Le passage de Karni est fermé depuis le 12 juin car les Palestiniens affiliés au Fatah qui le faisaient fonctionner ont fui quand le Hamas a pris Gaza lors des combats sanglants. Mais Israël comme le président du Fatah, Mahmoud Abbas, ne se pressent pas pour aider le Hamas en travaillant pour régulariser la vie économique de Gaza.

Karen AbuZayd, la commissaire générale de l’UNRWA qui s’occupe des réfugiés palestiniens, a dit lors d’une interview : « Sans Karni, l’économie de Gaza va s’effondrer à moins qu’il ne s’ouvre aussi pour les exportations et pas seulement les importations et ce, afin de ne pas punir tout un peuple ».
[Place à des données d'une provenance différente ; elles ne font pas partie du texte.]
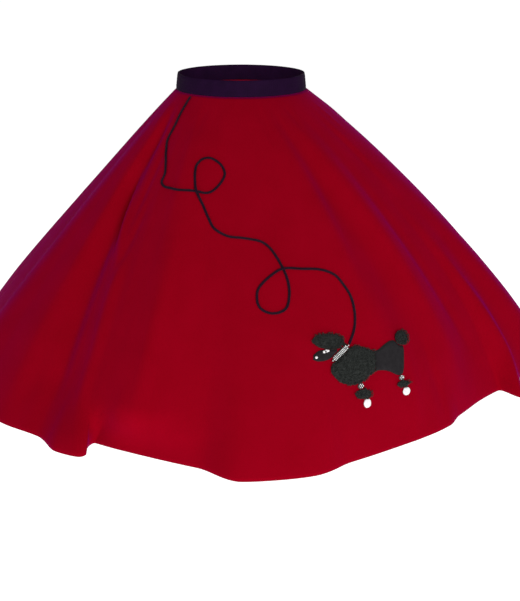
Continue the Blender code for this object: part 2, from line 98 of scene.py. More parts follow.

Elle dit que son agence, l’UNRWA, fait pression à la fois à Ramallah et en Israël pour la réouverture de Karni. L’agence apporte déjà une aide alimentaire à 825.000 personnes à Gaza soit 80% de la population de réfugiés alors que le PAM (Programme Alimentaire Mondial), une autre agence des Nations Unies, nourrit les autres 250.000 personnes qui ne sont pas des réfugiés.

Cela représente près de 1.1 millions de personnes dans un territoire qui comprend seulement 1.4 à 1.5 millions d’habitants « et une dépendance à l’aide encore plus importante nous inquiète » dit Mme AbuZayd qui est américaine.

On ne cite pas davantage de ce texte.